Still, even if we don’t get back to playing hockey anytime soon, it looks like the near future is a bright one for the Flyers. This missed opportunity will sting, but maybe they can overcome it in the long run. In 2004, however, a canceled season completely doomed a veteran-laden Flyers club.
The Flyers had finished in first place in 2004 and would go on to finally conquer the Devils in the first round of the playoffs. From there it was on to a series with the Toronto Maple Leafs where the Flyers won in six games, with an all-timer of a punctuation mark that went from Sami Kapanen’s injury to Jeremy Roenick’s thrilling overtime winner to send them to the conference finals.
In that round, the Flyers met up with the Tampa Bay Lightning, who were favored in the series and were also completely healthy while the Flyers looked like an ER waiting room. Still, Keith Primeau put the Flyers on his back and they managed to go the distance in the series before falling 2-1 in Game 7. The Lightning would hoist the Stanley Cup a few weeks later.
Despite the loss, as disappointing as it was, Flyers fans came away not with a feeling of anger but one of pride that the team had maxed out its effort and done all it could. The pain of losing felt different, almost as if this Flyers team had actually deserved a better fate. And there was always the next season to look forward to. We would be able to see if they could break through.
Except we didn’t.
The NHL locked out its players as it sought a new Collective Bargaining Agreement, and there was no 2004-05 NHL season. Few teams were hurt more than the Flyers, who had to say goodbye to veterans such as Roenick, John LeClair, Mark Recchi, and Tony Amonte. Yes, they reloaded for the “new” NHL in 2005, including the signing of Peter Forsberg, but the group that had been one win away from a chance at the Cup was gone.
The missed season was a huge black eye for the game, and it hurt teams and fans everywhere, not just the Flyers. But I’m hard-pressed to come up with a franchise that was more negatively affected by both that man-made disaster of greed and incompetence and the unforeseen pause that we find ourselves in right now. Those Flyers looked like they could seriously contend again but they didn’t get the chance. The current version of the team was just getting off the ground; hopefully this time off won’t ruin what they had been building.

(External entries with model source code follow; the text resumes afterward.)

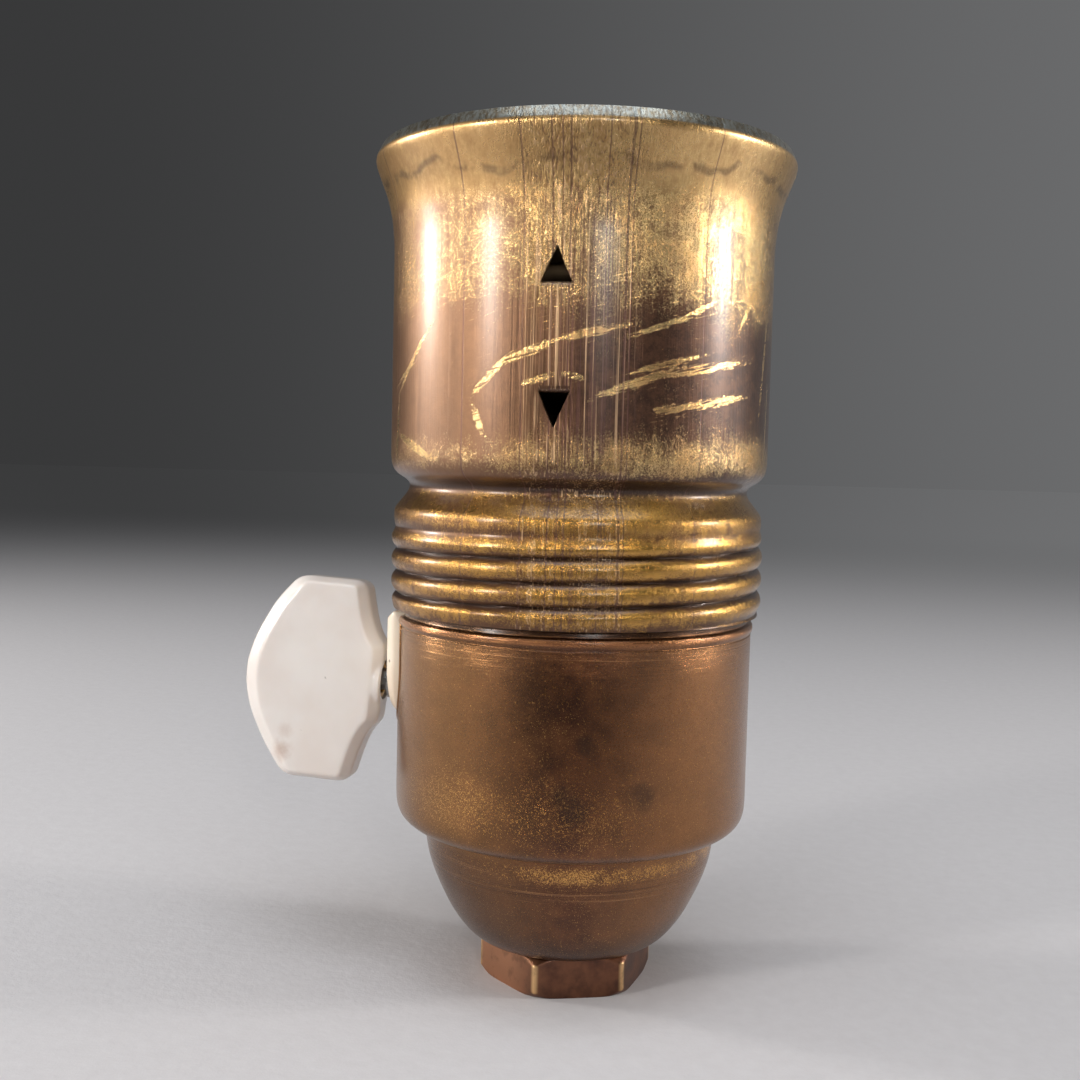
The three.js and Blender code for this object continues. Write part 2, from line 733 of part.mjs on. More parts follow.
/** Drawn with +X outwards along the spindle and +Y upwards, then stood up on the spindle's line. */
function key() {
  const stand = new THREE.Matrix4().makeBasis(
    new THREE.Vector3(-1, 0, 0),
    new THREE.Vector3(0, 0, 1),
    new THREE.Vector3(0, 1, 0),
  );
  const wing = slab(keyOutline(), KEY_THICK, KEY_BEVEL)
    .translate(0, 0, -KEY_THICK / 2)
    .rotateZ(radians(KEY_LEAN))
    .applyMatrix4(stand)
    .rotateX(radians(KEY_TURN))
    .translate(-KEY_CENTRE, 0, SPINDLE_Z);
  return shaped(
    wing,
    [crossRod(KEY_BOSS_RADIUS, [KEY_INNER_FACE - 2.5, KEY_INNER_FACE], 20)],
    [
      crossRod(FERRULE_RADIUS + 0.25, [KEY_INNER_FACE - 4.2, KEY_INNER_FACE + 1], 16),
      crossRod(TAIL_BORE_RADIUS, [TAIL_END - 0.4, KEY_INNER_FACE], 16),
    ],
  );
}

function keyFerrule() {
  const span = [KEY_INNER_FACE - 3.9, KEY_INNER_FACE - GAP];
  return shaped(crossRod(FERRULE_RADIUS, span, 16), [], [
    crossRod(TAIL_BORE_RADIUS, [span[0] - 1, span[1] + 1], 16),
  ]);
}

// ---------------------------------------------------------------- materials
const FINISHES = {
  shellBrass: { color: 0x9a7434, metalness: 0.9, roughness: 0.38 },
  capBrass: { color: 0x7d5430, metalness: 0.9, roughness: 0.42 },
  hexBrass: { color: 0x9c6638, metalness: 0.9, roughness: 0.4 },
  contactBrass: { color: 0xc2a25a, metalness: 0.95, roughness: 0.3 },
  steel: { color: 0x9aa0a4, metalness: 0.95, roughness: 0.35 },
  bisque: { color: 0xe4dfd6, metalness: 0, roughness: 0.6 },
  glazed: { color: 0xf1eee6, metalness: 0, roughness: 0.22 },
};

const lampholder = new THREE.Group();

function place(name, finish, geometry) {
  const mesh = new THREE.Mesh(geometry, new THREE.MeshStandardMaterial(FINISHES[finish]));
  mesh.name = name;
  lampholder.add(mesh);
}

place("hex_base", "hexBrass", hexBase());
place("nipple_locknut", "steel", nippleLocknut());
place("base_cap", "capBrass", baseCap());
place("shell", "shellBrass", shell());
place("mouth_ring", "glazed", mouthRing());

place("switch_block", "bisque", switchBlock());
place("lamp_plate", "glazed", lampPlate());
ASSEMBLY_SCREW_ANGLES.forEach((angle, i) => place(`assembly_screw_${i + 1}`, "steel", assemblyScrew(angle)));

place("screw_shell", "contactBrass", screwShell());
SHELL_SCREW_ANGLES.forEach((angle, i) => place(`shell_screw_${i + 1}`, "contactBrass", shellScrew(angle)));
place("centre_contact", "contactBrass", centreContact());
place("centre_contact_screw", "contactBrass", centreContactScrew());

for (const [side, turn] of Object.entries(TERMINAL_TURN)) {
  place(`terminal_${side}`, "contactBrass", terminal(turn));
  place(`terminal_screw_${side}`, "contactBrass", terminalScrew(turn));
}
place("line_leaf", "contactBrass", lineLeaf());
place("lamp_leaf", "contactBrass", lampLeaf());
place("side_strap", "contactBrass", sideStrap());

place("key_collar", "glazed", keyCollar());
place("spindle", "steel", spindle());
place("rotor_disc_inner", "bisque", rotorDisc([-6.2, -BRIDGE_THICK / 2 - GAP]));
place("rotor_disc_outer", "bisque", rotorDisc([BRIDGE_THICK / 2 + GAP, 5.9]));
place("contact_bridge", "contactBrass", contactBridge());
place("detent_cam", "steel", detentCam());
place("detent_spring", "steel", detentSpring());
place("spindle_washer", "contactBrass", spindleWasher());
place("spindle_nut", "contactBrass", spindleNut());

place("key", "glazed", key());
place("key_ferrule", "contactBrass", keyFerrule());

export default lampholder;
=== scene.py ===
"""An antique brass E27 lampholder with a porcelain quarter-turn key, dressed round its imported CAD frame.

The frame is in metres; the dimensions below are millimetres, in the CAD's own frame: Z = 0 is the
seat of the hexagon, +Z is the lampholder's axis, and the key's spindle lies along -X.
"""

import functools
import json
import math
import random

import bmesh
import bpy
from mathutils import Matrix, Vector


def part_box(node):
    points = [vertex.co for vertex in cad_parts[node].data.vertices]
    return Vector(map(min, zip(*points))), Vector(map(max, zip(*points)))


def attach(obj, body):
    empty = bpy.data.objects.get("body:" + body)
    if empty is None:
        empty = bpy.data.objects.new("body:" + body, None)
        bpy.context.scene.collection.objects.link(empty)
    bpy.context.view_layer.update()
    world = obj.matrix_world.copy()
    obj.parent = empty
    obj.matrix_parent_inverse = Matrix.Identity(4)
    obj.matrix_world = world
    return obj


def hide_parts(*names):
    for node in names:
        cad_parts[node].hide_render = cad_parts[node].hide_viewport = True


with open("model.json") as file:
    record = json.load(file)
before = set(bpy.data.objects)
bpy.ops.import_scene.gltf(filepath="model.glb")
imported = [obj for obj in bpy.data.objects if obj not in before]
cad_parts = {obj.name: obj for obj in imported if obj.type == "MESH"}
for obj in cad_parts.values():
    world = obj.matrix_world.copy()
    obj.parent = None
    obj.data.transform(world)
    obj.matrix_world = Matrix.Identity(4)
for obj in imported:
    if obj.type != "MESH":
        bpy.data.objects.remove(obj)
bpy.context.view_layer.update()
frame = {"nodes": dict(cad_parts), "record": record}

# ---------------------------------------------------------------- dimensions shared with the CAD, mm
MM = 0.001
SEGMENTS = 288
SHEET = 0.6
GAP = 0.3

HEX_FLATS = 16.4
HEX_TURN = -75
HEX_HEIGHT = 4.1
HEX_CHAMFER = 0.7
ENTRY_RADIUS = 4.6
ENTRY_PITCH = 1
SPIGOT_RADIUS = 6.4
SPIGOT_TOP = 8.6

CAP_SHEET = 0.7
CAP_FLOOR = 4.4
CAP_RADIUS = 18.9
CAP_STEP = 19.9
CAP_RIM = 39.3
NECK_TOP = 49.6
NECK_BORE = 17.45
DOME = [
    (SPIGOT_RADIUS + GAP, CAP_FLOOR), (9.7, CAP_FLOOR), (11.2, 5.45), (12.8, 7.6),
    (13.9, 9.8), (14.9, 12.1), (15.5, 14.3), (15.75, 16.9),
]

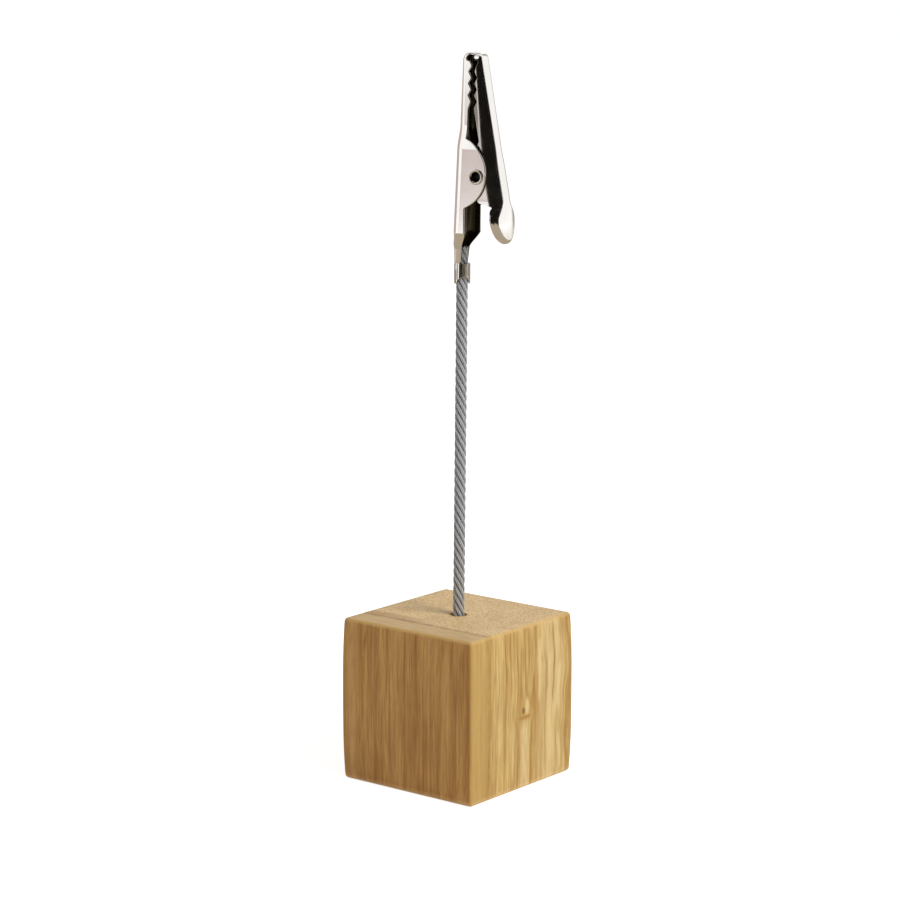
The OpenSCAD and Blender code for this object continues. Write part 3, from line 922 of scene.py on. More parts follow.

On top of all of this, Flyers fans are painfully aware that there have been two other shortened NHL seasons in recent memory due to lockouts. The league got off to a late start and had to play a condensed 48-game schedule in both 1995 and 2013, which fittingly were perfect brackets for the canceled season that we saw smack dab in between them. Thanks again, Gary Bettman and everyone involved with those.
Now Flyers fans and hockey fans are in the same boat with everyone else, hoping for a quick return to normal. But if it doesn’t happen, if the Flyers don’t get a chance to make a playoff run this year and don’t get back on the ice for months (or even a year, perish the thought), at least fans can all say “Been there done that”. Even though the reasons behind this missed time are different and there aren’t other sports to fall back on at the moment, maybe the experience will help us to cope in some small way.